The Shared Stewardship Agreement builds on existing coordination between state and federal agencies, and outlines six core principles and nine specific actions that will drive improved state-federal collaboration:

  • Prioritize public safety;
  • Use science to guide forest management;
  • Coordinate land management across jurisdictions;
  • Increase the scale and pace of forest management projects;
  • Remove barriers that slow project approvals; and
  • Work closely with all stakeholders, including tribal communities, environmental groups, academia and timber companies.

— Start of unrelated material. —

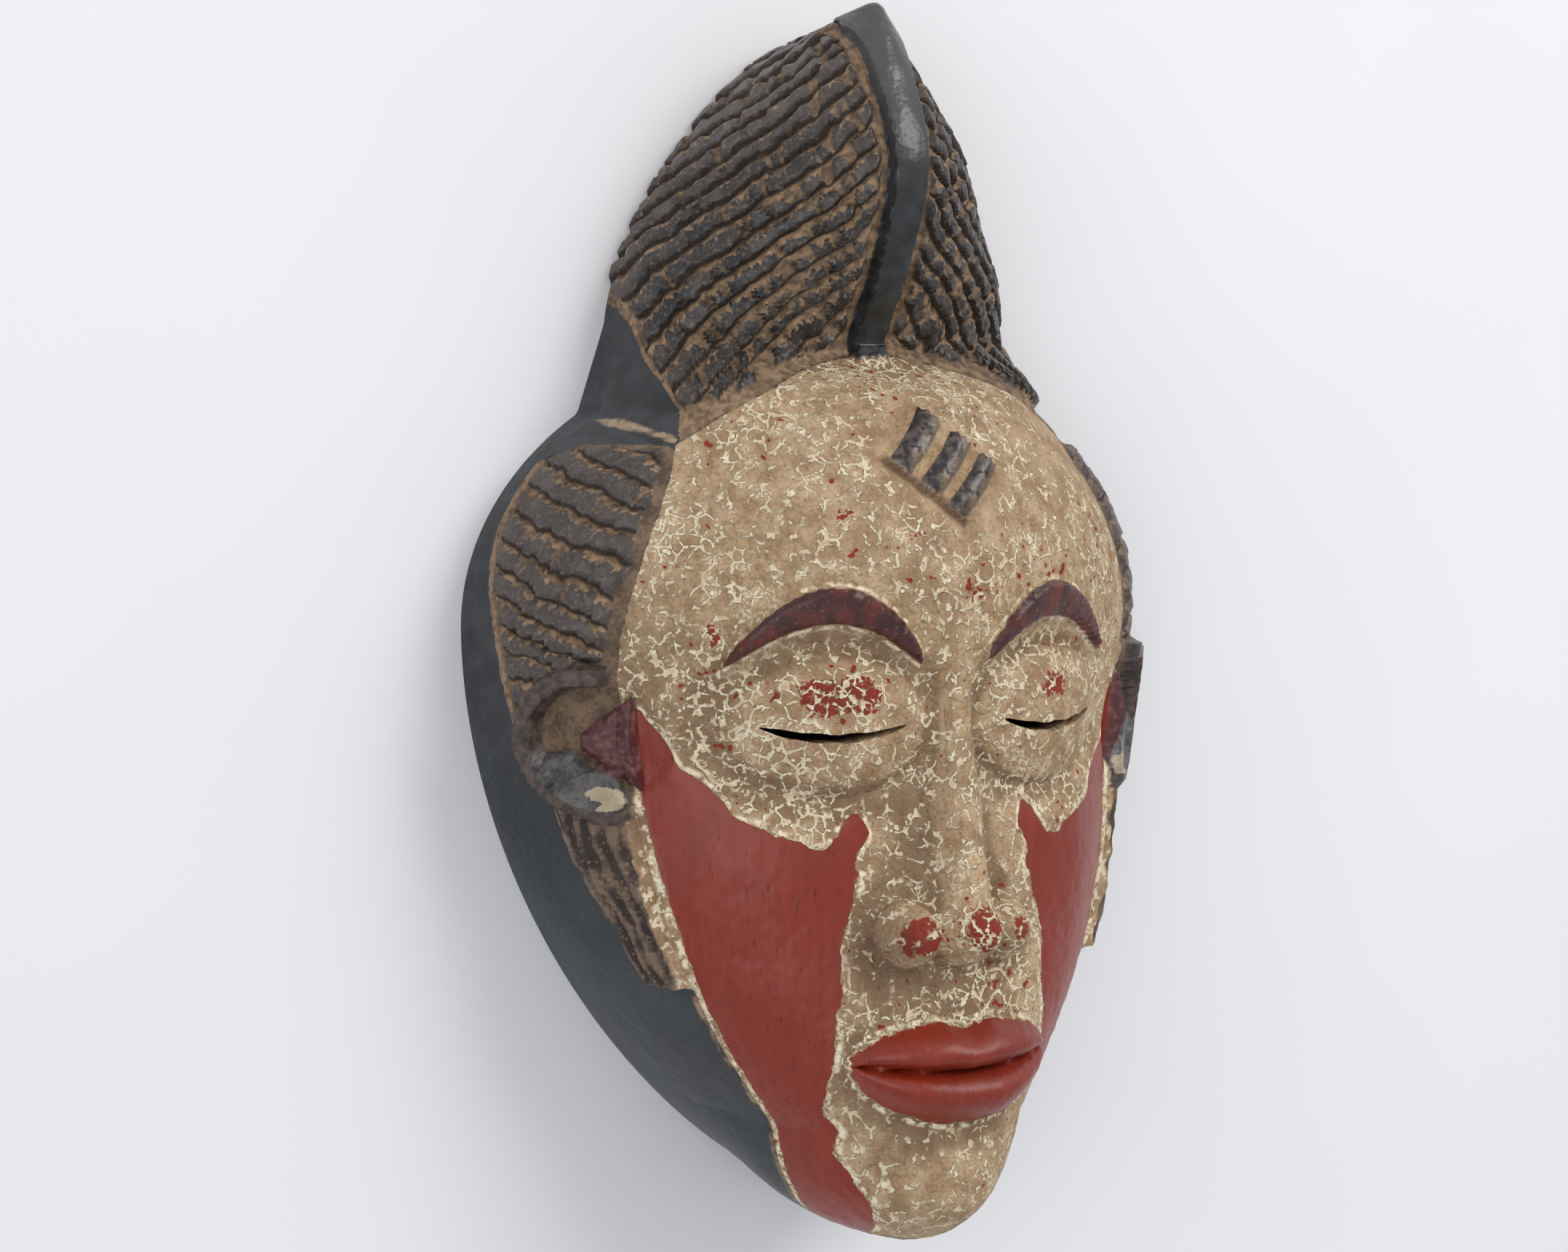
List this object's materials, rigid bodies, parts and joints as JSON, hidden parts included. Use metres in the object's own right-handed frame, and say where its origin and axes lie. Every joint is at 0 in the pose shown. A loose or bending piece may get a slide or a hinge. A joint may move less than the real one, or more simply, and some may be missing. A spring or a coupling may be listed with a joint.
{
  "type": "punu mask",
  "caption": "Hollow carved wooden face mask with a tall braided crest, braided side hair, ears, closed eyes with through slits and a painted face.",
  "frame": {"origin": "centre of the bounding box at the plane of the back rim, on which the mask lies", "axes": "+Y up the face to the crown, +Z out of the face, +X across the face to the mask's proper left"},
  "size_m": [0.202, 0.3282, 0.102],
  "materials": {
    "painted_wood": "carved wood under worn paint: crackled tan and cream kaolin, oxide red cheeks and lips, charcoal braids, slate sides"
  },
  "bodies": {
    "root": {"carved_mask": "painted_wood"}
  },
  "joints": []
}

Specifically, through this agreement California and the U.S. Forest Service commit to execute the following activities together:

  • Treat one million acres of forest and wildland annually to reduce risk of catastrophic wildfire (building on the state’s existing 500,000-acre annual commitment);
  • Develop a shared 20-year plan for forest health and vegetation treatment that establishes and coordinates priority projects;
  • Expand use of ecologically sustainable techniques for vegetation treatments such as prescribed fire;
  • Increase pace and scale of forest management by improving ecologically sustainable timber harvest in California and grow jobs by tackling structural obstacles, such as workforce and equipment shortfalls and lack of access to capital;
  • Prioritize co-benefits of forest health such as carbon sequestration, biodiversity, healthy watersheds and stable rural economies;
  • Recycle forest byproducts to avoid burning slash piles;
  • Improve sustainable recreation opportunities;
  • Enable resilient, fire-adapted communities; and
  • Share data and continue to invest in science.

The Great American Outdoors Act, signed by President Trump on August 4, will provide critical funding for the Forest Service’s work in California.